[Material provided]
____

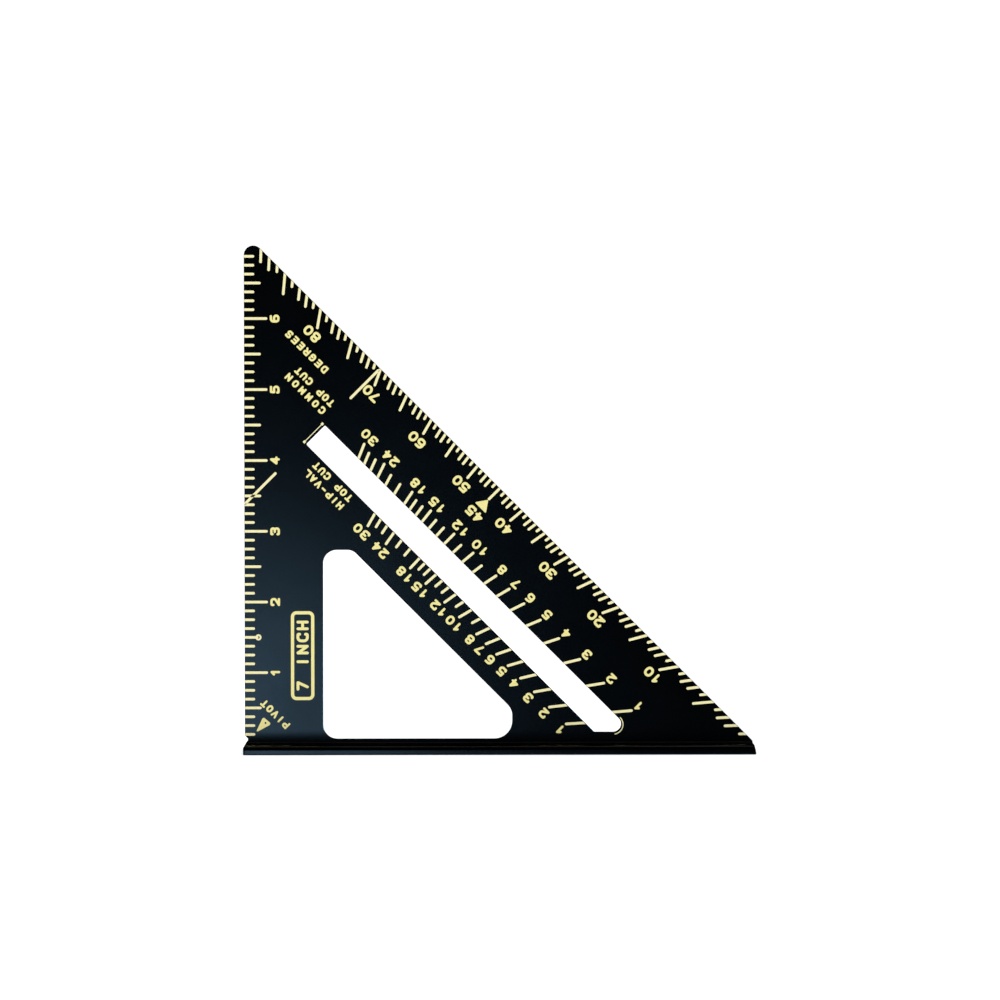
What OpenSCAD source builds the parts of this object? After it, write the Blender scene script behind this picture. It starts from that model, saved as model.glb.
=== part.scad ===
// Seven-inch rafter square: a flat triangular blade standing on a T-shaped fence,
// with painted scales. It stands on its fence, the marked face looks along -Y,
// and the origin is under the middle of the fence.

/* [Triangle] */
// Where the hypotenuse line would meet the ruler edge and the zero line
leg = 183.3; // [175:0.1:190]
// Thickness of the blade
blade_t = 3.2; // [2.5:0.1:5]
// Radius of the rounded tip between ruler edge and hypotenuse
tip_r = 3.4; // [2:0.1:5]
// Height of the relief notch at the pivot corner
notch_h = 2.8; // [2.4:0.1:4]
// Depth of the relief notch at the pivot corner
notch_d = 1.1; // [0.5:0.1:1.5]

/* [Fence] */
// How far the fence's end stands out past the ruler edge
fence_out = 0.2; // [0:0.05:0.5]
// How far the heel leans in from the fence's base to its top
heel_draft = 0.7; // [0.4:0.1:1.5]
// Full width of the fence, both lips and the blade between them
fence_w = 22; // [18:0.5:30]
// Thickness of the lips
fence_t = 3.4; // [2.8:0.1:5]
// Radius of the fence's upper long edges
fence_top_r = 1.8; // [0.4:0.1:2]
// Radius of the fence's lower long edges
fence_base_r = 0.5; // [0.3:0.1:1]
// Radius of the fence's upright corners
fence_corner_r = 0.8; // [0.5:0.1:3]
// Radius of the inside corner between blade and lip
root_r = 1; // [0.6:0.1:3]

/* [Window] */
// Distance from the ruler edge to the window
window_u = 28.1; // [24:0.1:32]
// Distance from the ruler edge to the window's short upright side at its right end
window_end = 96.1; // [92:0.1:98]
// Height of the window's flat top above the zero line
window_top = 69.5; // [60:0.1:72]
// Height of the window's sill above the zero line
window_sill = 1.3; // [0.4:0.1:2]
// Depth of the window's slanted side below the hypotenuse
window_depth = 53.1; // [50:0.1:56]
// Radius of the window's upper right corner
window_top_r = 4.3; // [2:0.1:5]
// Radius of the window's upper left corner
window_shoulder_r = 5; // [2:0.1:6]
// Radius of the window's lower left corner
window_left_r = 5.0; // [2:0.1:8]
// Radius of the corner above the window's short upright side
window_end_r = 6; // [3:0.1:8]
// Radius of the window's lower right corner
window_right_r = 6.4; // [4:0.1:7]

/* [Slot] */
// Depth of the slot's upper side below the hypotenuse
slot_near = 28.4; // [27:0.1:30]
// Depth of the slot's lower side below the hypotenuse
slot_far = 38.1; // [36:0.1:40]
// Where the line of the slot's square end meets the ruler edge
slot_at = 85.3; // [80:0.1:90]
// Height of the slot's level end above the zero line
slot_foot = 3.7; // [3.2:0.1:6]
// Radius of the slot's sharp lower corner
slot_r = 2.9; // [0.5:0.1:4]

/* [Marks] */
// Thickness of the paint
ink = 0.1; // [0.05:0.01:0.2]
// Width of a scale line
line_w = 0.95; // [0.6:0.05:1.2]
// Height of a numeral
digit_h = 3.8; // [3:0.1:4.2]
// Width of a numeral
digit_w = 3.15; // [2.4:0.05:3.4]
// Stroke width of a numeral
digit_stroke = 0.9; // [0.6:0.05:1]
// Distance between the two digits of a numeral
digit_pitch = 3.55; // [3.3:0.05:4]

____

[To be done] Quote exactly the stretch of lines above that starts at the first one and ends at the line with "root_r = 1; // [0.6:0.1:3]", and nothing beyond it.

[Written solution]
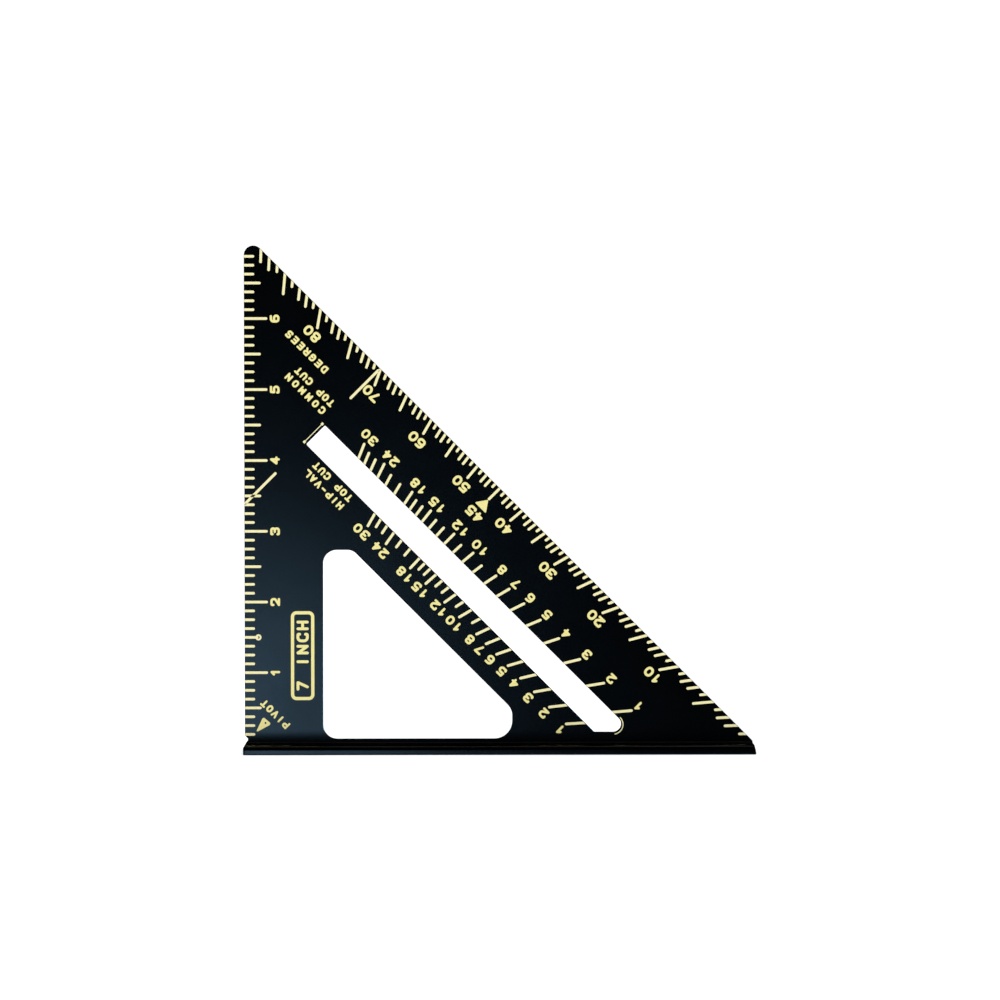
What OpenSCAD source builds the parts of this object? After it, write the Blender scene script behind this picture. It starts from that model, saved as model.glb.
=== part.scad ===
// Seven-inch rafter square: a flat triangular blade standing on a T-shaped fence,
// with painted scales. It stands on its fence, the marked face looks along -Y,
// and the origin is under the middle of the fence.

/* [Triangle] */
// Where the hypotenuse line would meet the ruler edge and the zero line
leg = 183.3; // [175:0.1:190]
// Thickness of the blade
blade_t = 3.2; // [2.5:0.1:5]
// Radius of the rounded tip between ruler edge and hypotenuse
tip_r = 3.4; // [2:0.1:5]
// Height of the relief notch at the pivot corner
notch_h = 2.8; // [2.4:0.1:4]
// Depth of the relief notch at the pivot corner
notch_d = 1.1; // [0.5:0.1:1.5]

/* [Fence] */
// How far the fence's end stands out past the ruler edge
fence_out = 0.2; // [0:0.05:0.5]
// How far the heel leans in from the fence's base to its top
heel_draft = 0.7; // [0.4:0.1:1.5]
// Full width of the fence, both lips and the blade between them
fence_w = 22; // [18:0.5:30]
// Thickness of the lips
fence_t = 3.4; // [2.8:0.1:5]
// Radius of the fence's upper long edges
fence_top_r = 1.8; // [0.4:0.1:2]
// Radius of the fence's lower long edges
fence_base_r = 0.5; // [0.3:0.1:1]
// Radius of the fence's upright corners
fence_corner_r = 0.8; // [0.5:0.1:3]
// Radius of the inside corner between blade and lip
root_r = 1; // [0.6:0.1:3]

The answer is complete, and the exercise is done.